From the records below, extract only the lines running from the line with "What build123d script" to the line with "CLEAR = 0.1", both lines included, reproducing them exactly.

--- DATA TO PROCESS ---

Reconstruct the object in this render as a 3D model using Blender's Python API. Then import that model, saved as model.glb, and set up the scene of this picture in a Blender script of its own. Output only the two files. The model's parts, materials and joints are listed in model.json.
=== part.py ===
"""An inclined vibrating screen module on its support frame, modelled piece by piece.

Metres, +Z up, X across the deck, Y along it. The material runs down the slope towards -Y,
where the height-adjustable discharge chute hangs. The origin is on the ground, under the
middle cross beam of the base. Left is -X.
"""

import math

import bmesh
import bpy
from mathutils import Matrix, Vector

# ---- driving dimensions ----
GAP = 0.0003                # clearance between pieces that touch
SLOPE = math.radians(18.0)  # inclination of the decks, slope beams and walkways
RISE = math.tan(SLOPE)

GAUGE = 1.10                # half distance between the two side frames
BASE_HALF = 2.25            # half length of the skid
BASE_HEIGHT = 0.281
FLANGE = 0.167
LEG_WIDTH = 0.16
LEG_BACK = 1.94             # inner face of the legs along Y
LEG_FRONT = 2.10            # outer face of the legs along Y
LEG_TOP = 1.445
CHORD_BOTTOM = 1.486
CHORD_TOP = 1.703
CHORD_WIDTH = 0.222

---
--- DATA TO PROCESS ---

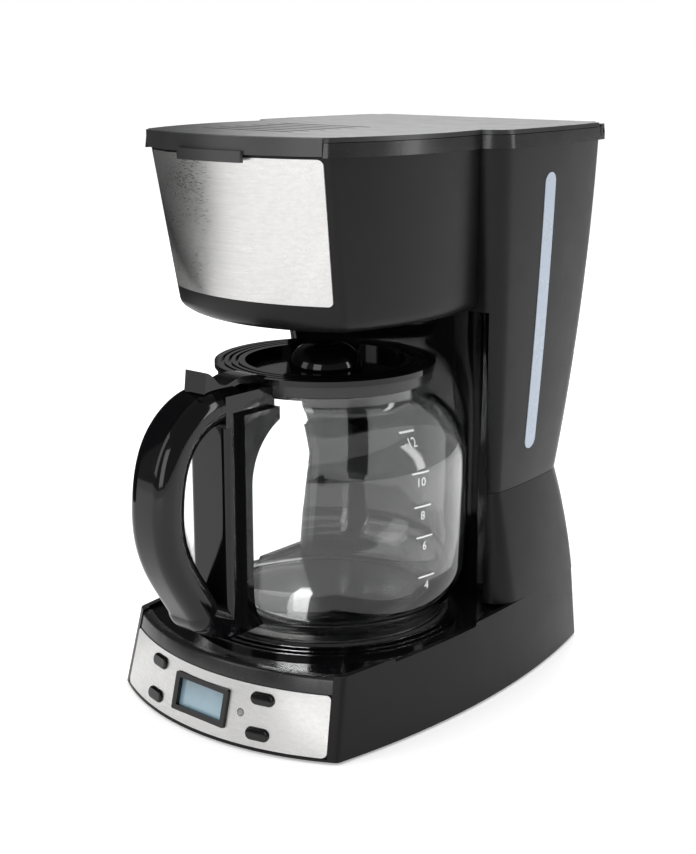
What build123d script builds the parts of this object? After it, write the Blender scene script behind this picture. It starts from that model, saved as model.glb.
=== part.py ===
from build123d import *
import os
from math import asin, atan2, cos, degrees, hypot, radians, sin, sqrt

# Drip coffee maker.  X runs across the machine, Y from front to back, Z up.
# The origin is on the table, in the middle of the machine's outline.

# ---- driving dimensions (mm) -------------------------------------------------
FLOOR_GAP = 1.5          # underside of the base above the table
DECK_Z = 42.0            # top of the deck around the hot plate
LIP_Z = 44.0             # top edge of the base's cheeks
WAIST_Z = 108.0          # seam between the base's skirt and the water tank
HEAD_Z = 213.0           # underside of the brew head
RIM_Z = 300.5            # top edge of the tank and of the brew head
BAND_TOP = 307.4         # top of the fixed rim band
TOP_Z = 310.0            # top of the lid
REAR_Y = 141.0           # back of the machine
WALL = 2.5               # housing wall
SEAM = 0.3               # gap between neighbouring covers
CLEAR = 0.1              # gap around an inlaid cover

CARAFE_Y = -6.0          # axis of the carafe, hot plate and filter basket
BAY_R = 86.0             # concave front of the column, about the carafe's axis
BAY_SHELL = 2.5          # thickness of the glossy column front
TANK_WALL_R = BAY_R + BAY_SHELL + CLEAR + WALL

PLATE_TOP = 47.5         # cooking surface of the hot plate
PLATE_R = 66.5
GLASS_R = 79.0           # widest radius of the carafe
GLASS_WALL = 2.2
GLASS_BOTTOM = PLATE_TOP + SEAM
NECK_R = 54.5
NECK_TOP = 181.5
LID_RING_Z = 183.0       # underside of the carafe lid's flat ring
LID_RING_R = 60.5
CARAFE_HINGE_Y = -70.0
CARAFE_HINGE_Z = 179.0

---
--- DATA TO PROCESS ---

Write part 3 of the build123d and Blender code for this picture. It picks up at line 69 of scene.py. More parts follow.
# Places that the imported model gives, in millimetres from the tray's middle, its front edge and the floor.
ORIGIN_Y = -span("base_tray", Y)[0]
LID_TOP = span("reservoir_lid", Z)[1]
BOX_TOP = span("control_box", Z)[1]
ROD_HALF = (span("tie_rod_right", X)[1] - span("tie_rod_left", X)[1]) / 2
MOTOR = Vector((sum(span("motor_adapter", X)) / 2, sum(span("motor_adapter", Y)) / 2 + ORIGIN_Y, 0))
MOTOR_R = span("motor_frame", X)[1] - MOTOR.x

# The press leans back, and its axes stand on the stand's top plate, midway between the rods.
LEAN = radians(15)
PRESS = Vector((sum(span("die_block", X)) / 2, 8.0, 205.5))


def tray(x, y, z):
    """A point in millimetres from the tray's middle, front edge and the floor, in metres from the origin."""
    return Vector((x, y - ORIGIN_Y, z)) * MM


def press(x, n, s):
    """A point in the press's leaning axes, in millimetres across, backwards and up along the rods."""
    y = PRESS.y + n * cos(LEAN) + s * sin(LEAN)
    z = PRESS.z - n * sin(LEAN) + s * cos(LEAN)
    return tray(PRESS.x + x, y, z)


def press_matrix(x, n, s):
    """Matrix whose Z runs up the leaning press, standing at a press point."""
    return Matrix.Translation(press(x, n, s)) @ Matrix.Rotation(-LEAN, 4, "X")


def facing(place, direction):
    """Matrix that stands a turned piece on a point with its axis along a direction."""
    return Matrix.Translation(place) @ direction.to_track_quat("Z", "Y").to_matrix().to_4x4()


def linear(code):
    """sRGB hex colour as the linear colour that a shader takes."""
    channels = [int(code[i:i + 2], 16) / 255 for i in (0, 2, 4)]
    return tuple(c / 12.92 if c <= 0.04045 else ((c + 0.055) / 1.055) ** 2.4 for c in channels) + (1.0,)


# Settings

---

→ TASK ANSWER
What build123d script builds the parts of this object? After it, write the Blender scene script behind this picture. It starts from that model, saved as model.glb.
=== part.py ===
from build123d import *
import os
from math import asin, atan2, cos, degrees, hypot, radians, sin, sqrt

# Drip coffee maker.  X runs across the machine, Y from front to back, Z up.
# The origin is on the table, in the middle of the machine's outline.

# ---- driving dimensions (mm) -------------------------------------------------
FLOOR_GAP = 1.5          # underside of the base above the table
DECK_Z = 42.0            # top of the deck around the hot plate
LIP_Z = 44.0             # top edge of the base's cheeks
WAIST_Z = 108.0          # seam between the base's skirt and the water tank
HEAD_Z = 213.0           # underside of the brew head
RIM_Z = 300.5            # top edge of the tank and of the brew head
BAND_TOP = 307.4         # top of the fixed rim band
TOP_Z = 310.0            # top of the lid
REAR_Y = 141.0           # back of the machine
WALL = 2.5               # housing wall
SEAM = 0.3               # gap between neighbouring covers
CLEAR = 0.1              # gap around an inlaid cover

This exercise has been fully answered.